Exercise aim:
Quote exactly and only this range of lines in the data below: the line that holds "form = make_form(jersey)" to the line that holds "obj.parent = empty", both included.

Data provided:
——

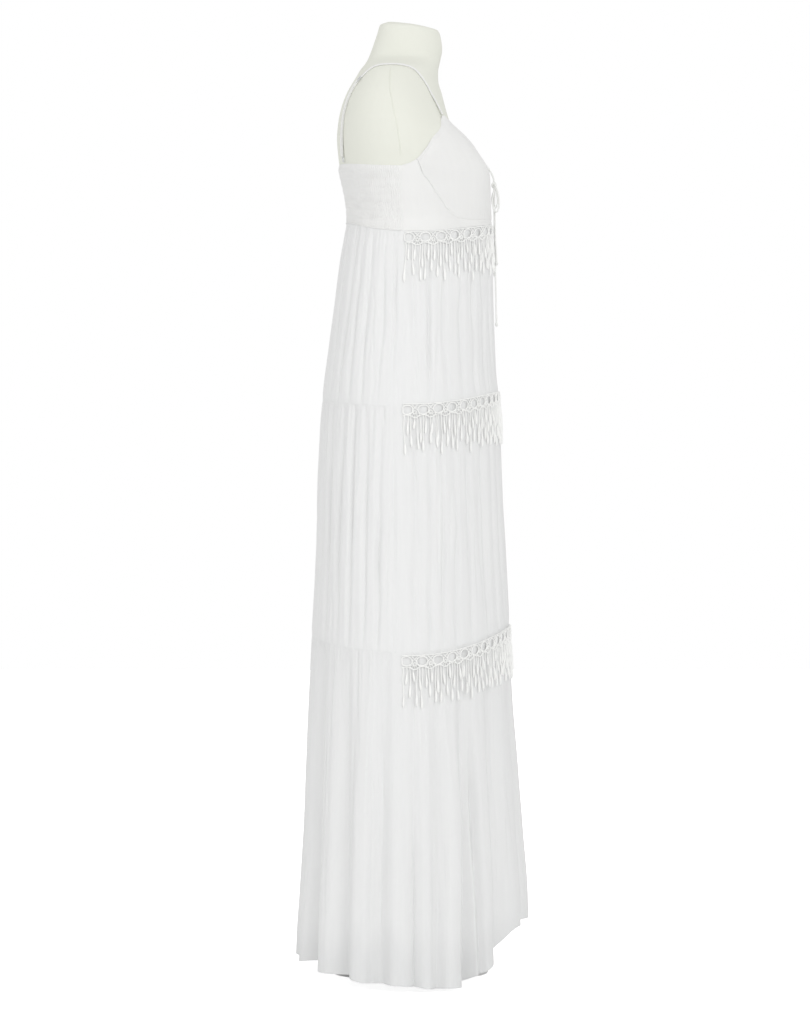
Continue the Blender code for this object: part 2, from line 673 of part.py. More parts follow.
def make_slider(name, side, angle, height, lift, material):
    """A three bar slider that lies over the strap."""
    middle, normal, down, across = local_axes(angle, height)
    middle = middle + normal * lift
    inner = [[middle + down * d + across * a for a in SLIDER_ACROSS] for d in SLIDER_ALONG]
    outer = [[point + normal * SLIDER_WALL for point in row] for row in inner]
    bm = wall_mesh(outer, inner, {(1, 1), (3, 1)})
    if side < 0:
        bmesh.ops.scale(bm, verts=bm.verts, vec=(-1, 1, 1))
    bmesh.ops.recalc_face_normals(bm, faces=bm.faces)
    return add_mesh(name, bm, material)


def make_strap(form, label, side, cloth, metal):
    """The strap, its returning end, the slider and the ring at the top of the back panel."""
    stations = strap_stations()
    count = len(stations) - 1
    slider_at = min(range(count), key=lambda i: abs(stations[i][0] - SLIDER_ANGLE))
    lift = smooth_curve([0, 0.16, 0.88, 1], [STRAP_FRONT_LIFT, STRAP_LIFT, STRAP_LIFT, STRAP_END_LIFT])
    band_along(form, stations, lift, side, STRAP_WIDTH, STRAP_WALL, f"strap_{label}", cloth)

    def return_lift(share):
        return lift((slider_at + 1 + share * (count - slider_at - 1)) / count) + STRAP_WALL + SEAM_GAP

    doubled = stations[slider_at + 1 :]
    band_along(form, doubled, return_lift, side, STRAP_WIDTH, STRAP_WALL, f"strap_return_{label}", cloth)
    slider_lift = lift(slider_at / count) + STRAP_WALL + 2 * SEAM_GAP
    make_slider(f"strap_slider_{label}", side, *stations[slider_at - 1], slider_lift, metal)
    make_ring(f"strap_ring_{label}", side, stations[-1][0], RING_HEIGHT, STRAP_END_LIFT, metal)


# The tie
def smooth_route(points, spacing):
    """Points at even steps along a smooth curve through a route's own points."""
    padded = [2 * points[0] - points[1], *points, 2 * points[-1] - points[-2]]
    fine = []
    for before, start, end, after in zip(padded, padded[1:], padded[2:], padded[3:]):
        for t in shares(24)[:-1]:
            fine.append(
                0.5
                * (
                    2 * start
                    + (end - before) * t
                    + (2 * before - 5 * start + 4 * end - after) * t**2
                    + (3 * start - before - 3 * end + after) * t**3
                )
            )
    fine.append(points[-1])
    run = [0.0]
    for a, b in zip(fine, fine[1:]):
        run.append(run[-1] + (b - a).length)
    steps = max(3, round(run[-1] / spacing))
    route = []
    for share in shares(steps):
        i = min(bisect.bisect_left(run, share * run[-1]), len(fine) - 1)
        route.append(fine[i])
    return route, run[-1]


def make_cord(name, points, material, end_knot=()):
    """A cord that lies along a smooth route through the points, with closed ends."""
    route, length = smooth_route(points, 3 * CORD)
    radii = [1.0] * len(route)
    end, last = route[-1], (route[-2] - route[-1]).normalized()
    for back, radius in end_knot:
        route.insert(-1, end + last * back)
        radii.insert(-1, radius)
    curve = bpy.data.curves.new(name, "CURVE")
    curve.dimensions = "3D"
    curve.bevel_depth = CORD / 2
    curve.bevel_resolution = 2
    curve.use_fill_caps = True
    spline = curve.splines.new("POLY")
    spline.points.add(len(route) - 1)
    for point, place, radius in zip(spline.points, route, radii):
        point.co = (*place, 1)
        point.radius = radius
    curve.materials.append(material)
    piece = bpy.data.objects.new(name, curve)
    bpy.context.scene.collection.objects.link(piece)
    print(name, "length", round(length, 4), "points", len(route))
    return piece


def off_cloth(across, lift, height):
    """The place this far off the front of the cloth, in millimetres across and off, metres up."""
    angle = math.degrees(math.asin(across / 1000 / cloth_section(height).half_width))
    return crest_point(angle, height) - Vector((0, lift / 1000, 0))


# Across towards the side, off the cloth, up from the knot's middle, in millimetres
LEAD_ROUTE = [(2.6, 2.4, 31), (2.7, 4.2, 24), (2.6, 6.6, 13), (2.5, 7.6, 4.8)]
RIGHT_LOOP = [
    (8.1, 7.5, 0.9), (10.2, 8.2, 0.4), (11.6, 10.6, -5), (12.0, 12.6, -14), (11.6, 13.4, -24), (11.0, 13.0, -34),
    (10.4, 10.4, -41.5), (10.0, 6.4, -43.8), (9.6, 3.6, -38), (9.0, 2.9, -28), (7.4, 4.2, -18), (5.5, 6.8, -11),
    (4.9, 7.5, -4.8),
]  # fmt: skip
LEFT_LOOP = [
    (8.1, 7.5, 0.9), (10.2, 8.0, 0.2), (11.2, 9.8, -4), (11.4, 11.4, -12), (11.0, 12.0, -20), (10.4, 11.4, -28.5),
    (9.8, 9.0, -34.5), (9.4, 5.8, -36), (9.0, 3.5, -31), (8.4, 3.0, -23), (7.0, 4.4, -15.5), (5.4, 6.9, -10),
    (4.9, 7.5, -4.8),
]  # fmt: skip
SHORT_TAIL = [
    (1.7, 7.5, -4.8), (1.8, 7.4, -13), (1.9, 6.4, -26), (1.9, 5.6, -40), (1.9, 5.2, -54), (1.8, 4.8, -68),
    (1.7, 4.8, -88), (1.5, 5.2, -106), (1.35, 5.6, -128.5),
]  # fmt: skip
LONG_TAIL = [
    (1.7, 7.5, -4.8), (1.8, 7.2, -13), (1.9, 6.0, -26), (1.9, 5.2, -40), (2.0, 4.6, -54), (2.0, 4.2, -68),
    (2.2, 4.1, -88), (2.35, 3.5, -104), (2.4, 3.4, -128), (3.0, 3.2, -160), (3.2, 3.1, -195), (3.6, 3.1, -226.5),
]  # fmt: skip


def placed(route, side):
    return [off_cloth(side * across, lift, KNOT_HEIGHT + up / 1000) for across, lift, up in route]


def make_tie(material):
    """The tie: two leads from the neckline, the knot, two loops and two tails that end in small knots."""
    bm = bmesh.new()
    bmesh.ops.create_cube(bm, size=1)
    bmesh.ops.scale(bm, verts=bm.verts, vec=KNOT_SIZE)
    bmesh.ops.bevel(bm, geom=bm.edges[:], offset=0.0014, segments=1, profile=0.5, affect="EDGES", material=-1)
    bmesh.ops.translate(bm, verts=bm.verts, vec=off_cloth(0, KNOT_STAND_OFF, KNOT_HEIGHT))
    add_mesh("tie_knot", bm, material)
    for label, side, loop, tail in (("right", -1, RIGHT_LOOP, SHORT_TAIL), ("left", 1, LEFT_LOOP, LONG_TAIL)):
        make_cord(f"tie_lead_{label}", placed(LEAD_ROUTE, side), material)
        make_cord(f"tie_loop_{label}", placed(loop, side), material)
        make_cord(f"tie_tail_{label}", placed(tail, side), material, END_KNOT)


def main():
    for old in list(bpy.data.objects):
        bpy.data.objects.remove(old)
    cotton = finish("cotton", (0.90, 0.90, 0.89), 0.85)
    crochet = finish("crochet", (0.91, 0.91, 0.88), 0.80)
    cord = finish("cord", (0.88, 0.89, 0.86), 0.75)
    jersey = finish("jersey", (0.84, 0.84, 0.76), 0.80)
    metal = finish("metal", (0.75, 0.76, 0.77), 0.30, 1.0)
    steel = finish("painted_steel", (0.80, 0.80, 0.79), 0.45, 0.3)
    form = make_form(jersey)
    make_stand(steel)
    make_cup("cup_right", -1, cotton)
    make_cup("cup_left", 1, cotton)
    make_front_panel(cotton)
    make_back_panel(cotton)
    for tier in TIERS:
        seam = SIDE_SEAM - 0.06
        make_tier_panel(tier, f"{tier.name}_front", -seam, seam, cotton)
        make_tier_panel(tier, f"{tier.name}_back", SIDE_SEAM + 0.06, 360 - SIDE_SEAM - 0.06, cotton)
    make_trim("fringe_trim_waist", WAIST, 0.0115, crochet)
    make_trim("fringe_trim_hip", HIP, 0.0065, crochet)
    make_trim("fringe_trim_knee", KNEE, 0.0150, crochet)
    surface = BVHTree.FromObject(form, bpy.context.evaluated_depsgraph_get())
    make_strap(surface, "right", -1, cotton, metal)
    make_strap(surface, "left", 1, cotton, metal)
    make_tie(cord)


main()
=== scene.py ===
# %% [markdown]
# # A tiered maxi dress on its dress form
#
# A white cotton dress with soft cups, thin straps, a tie, three gathered tiers and three crocheted trims with
# tassels. It hangs on a limbless dress form. Everything is in metres: the front faces -Y, the wearer's left
# is +X, and the origin is on the floor under the pole. Angles round the body are in degrees, 0 at the centre
# front, 90 at the wearer's left side and 180 at the centre back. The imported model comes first, because each
# piece of this scene takes the place of one of its plain solids.

import math
import random
from collections import namedtuple

import bmesh
import bpy
import numpy as np
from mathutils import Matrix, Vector


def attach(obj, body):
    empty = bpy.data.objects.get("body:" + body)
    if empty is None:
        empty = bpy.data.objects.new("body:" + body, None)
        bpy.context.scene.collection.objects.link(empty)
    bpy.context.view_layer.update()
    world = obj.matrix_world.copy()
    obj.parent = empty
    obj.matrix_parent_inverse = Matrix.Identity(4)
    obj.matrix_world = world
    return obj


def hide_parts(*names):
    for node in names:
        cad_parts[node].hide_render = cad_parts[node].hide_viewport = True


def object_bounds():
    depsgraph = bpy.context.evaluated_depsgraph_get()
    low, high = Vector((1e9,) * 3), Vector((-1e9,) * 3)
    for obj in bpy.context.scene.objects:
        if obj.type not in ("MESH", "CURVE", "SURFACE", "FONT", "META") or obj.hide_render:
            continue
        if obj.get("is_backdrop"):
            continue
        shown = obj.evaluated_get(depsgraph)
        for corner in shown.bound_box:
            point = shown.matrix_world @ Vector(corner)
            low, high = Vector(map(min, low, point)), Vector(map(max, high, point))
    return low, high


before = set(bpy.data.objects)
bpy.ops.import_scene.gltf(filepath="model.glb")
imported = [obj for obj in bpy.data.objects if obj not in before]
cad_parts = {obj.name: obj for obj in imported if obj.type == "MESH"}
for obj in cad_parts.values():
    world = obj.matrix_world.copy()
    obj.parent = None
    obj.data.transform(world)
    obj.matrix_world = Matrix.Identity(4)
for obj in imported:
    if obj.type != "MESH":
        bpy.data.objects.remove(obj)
plain_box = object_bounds()
print("solids in the packed model:", len(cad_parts))

# %% [markdown]
# ## The camera
#
# The photograph was taken from the wearer's right, level with the middle of the dress and from far away, so
# its perspective is weak. A long lens six and a half metres off gives the same. The frame of the photograph
# is 810 by 1013 pixels, and one pixel is 1.6 mm at the middle of the dress, which sets the lens.

# %% The camera
PHOTO_SIZE = (810, 1013)
PIXEL = 0.0016
CAMERA_DISTANCE = 6.5
CAMERA_PLACE = (-CAMERA_DISTANCE, 0.008, 0.7444)
SENSOR = 36.0


def add_object(name, data):
    """An object for this data, in the scene."""
    made = bpy.data.objects.new(name, data)
    bpy.context.scene.collection.objects.link(made)
    return made


camera_data = bpy.data.cameras.new("studio_camera")
camera_data.sensor_width = SENSOR
camera_data.lens = SENSOR * CAMERA_DISTANCE / (max(PHOTO_SIZE) * PIXEL)
camera = add_object("studio_camera", camera_data)
camera.location = CAMERA_PLACE
camera.rotation_euler = (math.radians(90), 0, math.radians(-90))
bpy.context.scene.camera = camera
print("lens:", round(camera_data.lens, 1), "mm")

# %% [markdown]
# ## The shape of the body and of the cloth
#
# A dress form is a stack of rounded rings. Each row of a table is one ring: its height, its half width, how
# far it reaches to the front and to the back, how far back its widest place is, and how much of its front
# depth is bust. A curve that never swings past its points joins the rows. The same tables made the plain
# solids, so the fine pieces below lie exactly where those are.

# %% Tables of the form and of the skirt
Section = namedtuple("Section", "height half_width front back ridge bust", defaults=(0.0, 0.0))
BACK_SQUARENESS = 0.86  # below 1 flattens the back of every ring
EASE, FRONT_EASE = 0.0031, 0.0074  # from the form to the outside of the bodice
BUST_ANGLE, BUST_SPREAD = 32.0, 20.0
BUST_BRIDGE, BUST_BRIDGE_LIFT = 0.50, 0.28  # how much of the bust's shape the cloth leaves out
NECK_SLANT, NECK_SLANT_FROM = 0.005, 1.475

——

Solution for this exercise:
    form = make_form(jersey)
    make_stand(steel)
    make_cup("cup_right", -1, cotton)
    make_cup("cup_left", 1, cotton)
    make_front_panel(cotton)
    make_back_panel(cotton)
    for tier in TIERS:
        seam = SIDE_SEAM - 0.06
        make_tier_panel(tier, f"{tier.name}_front", -seam, seam, cotton)
        make_tier_panel(tier, f"{tier.name}_back", SIDE_SEAM + 0.06, 360 - SIDE_SEAM - 0.06, cotton)
    make_trim("fringe_trim_waist", WAIST, 0.0115, crochet)
    make_trim("fringe_trim_hip", HIP, 0.0065, crochet)
    make_trim("fringe_trim_knee", KNEE, 0.0150, crochet)
    surface = BVHTree.FromObject(form, bpy.context.evaluated_depsgraph_get())
    make_strap(surface, "right", -1, cotton, metal)
    make_strap(surface, "left", 1, cotton, metal)
    make_tie(cord)


main()
=== scene.py ===
# %% [markdown]
# # A tiered maxi dress on its dress form
#
# A white cotton dress with soft cups, thin straps, a tie, three gathered tiers and three crocheted trims with
# tassels. It hangs on a limbless dress form. Everything is in metres: the front faces -Y, the wearer's left
# is +X, and the origin is on the floor under the pole. Angles round the body are in degrees, 0 at the centre
# front, 90 at the wearer's left side and 180 at the centre back. The imported model comes first, because each
# piece of this scene takes the place of one of its plain solids.

import math
import random
from collections import namedtuple

import bmesh
import bpy
import numpy as np
from mathutils import Matrix, Vector


def attach(obj, body):
    empty = bpy.data.objects.get("body:" + body)
    if empty is None:
        empty = bpy.data.objects.new("body:" + body, None)
        bpy.context.scene.collection.objects.link(empty)
    bpy.context.view_layer.update()
    world = obj.matrix_world.copy()
    obj.parent = empty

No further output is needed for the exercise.